U.S. home values are poised to drop by more than $1.7 trillion this year amid rising foreclosures and the expiration of homebuyer tax credits, said Zillow Inc., a closely held provider of home price data.
This year’s estimated decline, more than the $1.05 trillion drop in 2009, brings the loss since the June 2006 home-price peak to $9 trillion, the Seattle-based company said today in a statement.
“It’s definitely going to continue into 2011,” Stan Humphries, Zillow’s chief economist, said in an interview on Bloomberg Television today. “The back half of 2010 looked horrible and 2011 should look like the mirror image of that.”

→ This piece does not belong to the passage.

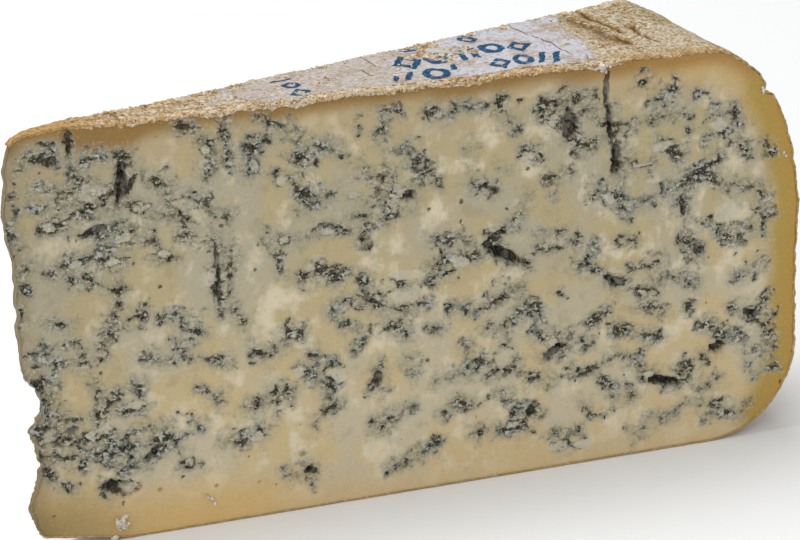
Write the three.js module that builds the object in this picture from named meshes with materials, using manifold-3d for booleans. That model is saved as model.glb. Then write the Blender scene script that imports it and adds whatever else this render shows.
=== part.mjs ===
// A wedge of blue cheese, cut from a low round wheel.
//
// The cheese is one solid: a creamy paste between two flat cut faces, closed by a dry rind on
// the top, the base and the rounded rim. Its thin end, at the wheel's axis, has crumbled to a
// ragged edge. The cut faces hold open hollows and the round holes left by the needles that
// let air in. The label is the thin paper disc pressed on the wheel's top, cut through with it.
//
// Millimetres. +X runs along the middle of the wedge from its thin end to the rim, +Z is up,
// the near cut face is on the -Y side, and the origin is the middle of the base. A place on a
// cut face is given as its distance out from the wheel's axis and its height up from the base.

import * as THREE from "three";
import { ImprovedNoise } from "three/addons/math/ImprovedNoise.js";
import { mergeVertices } from "three/addons/utils/BufferGeometryUtils.js";
import Module from "manifold-3d";

const { degToRad, lerp, seededRandom, smoothstep } = THREE.MathUtils;

// The wheel and the cut.
const WHEEL_RADIUS = 170;
const WHEEL_HEIGHT = 85;
const WEDGE_ANGLE = degToRad(15);
const HALF_ANGLE = WEDGE_ANGLE / 2;
const TIP_OUT = 5; // where the thin end stops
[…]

The drop in home values pushed more buyers underwater, meaning they owe more on their mortgages than their homes are worth, Zillow said.

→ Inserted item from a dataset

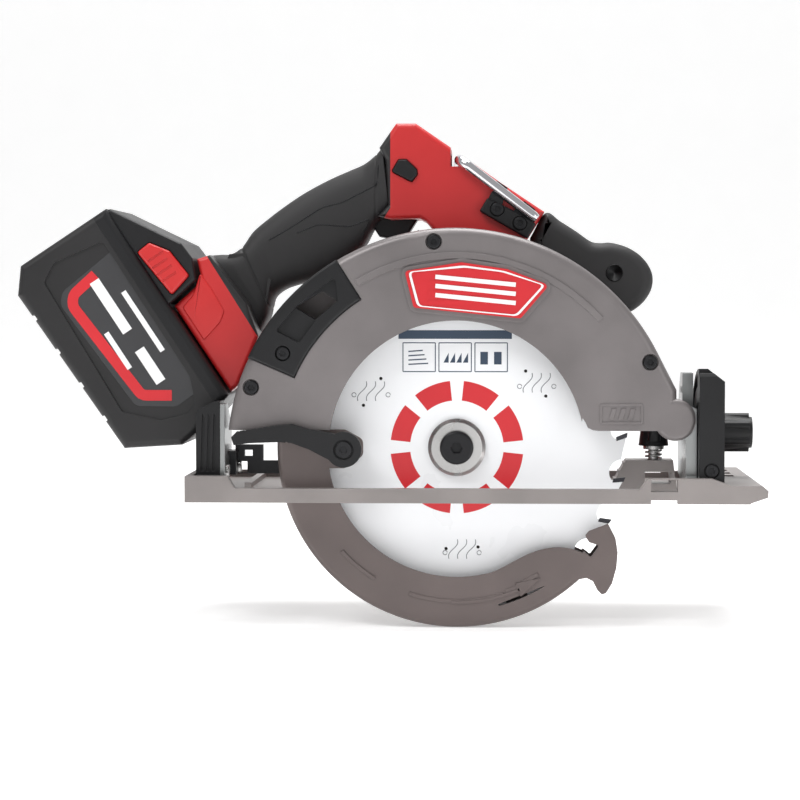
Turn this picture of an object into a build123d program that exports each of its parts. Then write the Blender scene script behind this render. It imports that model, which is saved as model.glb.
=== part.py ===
"""Cordless circular saw with its battery, as separate pieces, in millimetres.

Row frame: the origin is on the sole, straight below the arbor and in the handle's middle plane.
+X points along the cut (forwards), +Y towards the motor end, +Z up.
"""
from build123d import *
from math import acos, cos, hypot, pi, radians, sin, sqrt, tan
import os

# ---------------------------------------------------------------- driving dimensions
BLADE_RADIUS = 95.0            # 190 mm blade
BLADE_BORE_RADIUS = 15.0       # 30 mm bore
TEETH = 24
PLATE_THICKNESS = 1.1          # steel plate of the blade
KERF = 1.6                     # width of the carbide tips
BLADE_Y = -52.0                # middle plane of the blade
ARBOR_Z = 29.0                 # 66 mm cut below the sole
SHOE_REAR, SHOE_FRONT = -148.5, 169.5
SHOE_NEAR, SHOE_FAR = -82.0, 68.0
SHOE_THICKNESS = 3.5
WINDOW_NEAR, WINDOW_FAR = -75.0, -22.0
WINDOW_REAR, WINDOW_FRONT = -131.0, 132.2
BEVEL_Y, BEVEL_Z = -68.0, 5.0  # axis of the bevel tilt, along X
BEVEL_ARC = 62.0               # radius of the bevel bolt about that axis
BEVEL_REST = 29.5              # angle of the bevel bolt above the sole, in degrees
PIVOT_X, PIVOT_Z = 120.0, 45.0  # axis of the depth adjustment, along Y
DEPTH_ARC = 170.0              # radius of the depth clamp about that axis
GUARD_X, GUARD_Z = -1.5, 25.0  # centre of the fixed guard's rim
GUARD_RADIUS = 125.5
GUARD_NEAR, GUARD_SPLIT, GUARD_FAR = -68.0, -60.0, -38.0
GUARD_BOTTOM = 39.0
WINDOW_RADIUS = 70.5           # view of the blade through the fixed guard
LOWER_OUTER, LOWER_INNER = 99.5, 71.5
LOWER_NEAR, LOWER_FAR = -62.5, -43.0
MODULE = 1.0
GEAR_TEETH, PINION_TEETH = 39, 12
MOTOR_ANGLE = 60.0             # direction from the arbor to the motor axis
MOTOR_RADIUS = 40.0
MOTOR_REAR = 72.0
BODY_HALF, GRIP_HALF, FOOT_HALF = 20.0, 12.0, 36.0
WALL = 2.6                     # plastic shells
SLEEVE = 3.8                   # rubber round the grip's core
PACK_HALF = 45.0
PACK_ANGLE = 56.5              # slope of the battery's long side
PACK_X, PACK_Z = -162.0, 108.5  # middle of the battery's rail line
RUN = 0.05                     # radial clearance of a running fit

CENTRES = MODULE * (GEAR_TEETH + PINION_TEETH) / 2
MOTOR_X = CENTRES * cos(radians(MOTOR_ANGLE))
MOTOR_Z = ARBOR_Z + CENTRES * sin(radians(MOTOR_ANGLE))
PLATE_NEAR = BLADE_Y - PLATE_THICKNESS / 2
PLATE_FAR = BLADE_Y + PLATE_THICKNESS / 2
PACK = Plane(origin=(PACK_X, 0, PACK_Z),
             x_dir=(cos(radians(PACK_ANGLE)), 0, -sin(radians(PACK_ANGLE))),
             z_dir=(0, -1, 0))


# ---------------------------------------------------------------- shape helpers
def outline(points, radius=0.0):
    """Closed outline through the points, with every corner rounded to the radius."""
    if radius > 0:
        return make_face(FilletPolyline(*points, radius=radius, close=True))
    return make_face(Polyline(*points, close=True))


def slab(sketch, y0, y1, plane=Plane.XZ):
    """Solid of a side outline, from y0 to y1 across the saw."""
    return extrude(plane.offset(-y1) * sketch, amount=y1 - y0)


def front_slab(sketch, x0, x1):
    """Solid of an outline drawn in Y and Z, from x0 to x1 along the saw."""
    return extrude(Plane.YZ.offset(x0) * sketch, amount=x1 - x0)


def block(x0, x1, y0, y1, z0, z1):
    """Box between two corners."""
    centre = Pos((x0 + x1) / 2, (y0 + y1) / 2, (z0 + z1) / 2)
    return centre * Box(x1 - x0, y1 - y0, z1 - z0)


def disc(x, z, radius, y0, y1):
    """Cylinder across the saw."""
    return Pos(x, (y0 + y1) / 2, z) * Rot(90, 0, 0) * Cylinder(radius, y1 - y0)


def ring(x, z, inner, outer, y0, y1):
    """Tube across the saw."""
    return disc(x, z, outer, y0, y1) - disc(x, z, inner, y0 - 1, y1 + 1)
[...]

The percentage of homeowners with mortgages with so-called negative equity reached 23.2 percent in the third quarter, up from 21.8 percent at the end of 2009.
Housing demand has slumped since the start of the year as the government tax credit expired and unemployment hovers near 10 percent.
Sales of existing homes in October fell to an annual pace of 4.43 million, compared with 5.98 million a year earlier and an annual average of 5.81 million over the past decade, the National Association of Realtors said Nov. 23. The median price was $170,500, down from $172,000 a year earlier.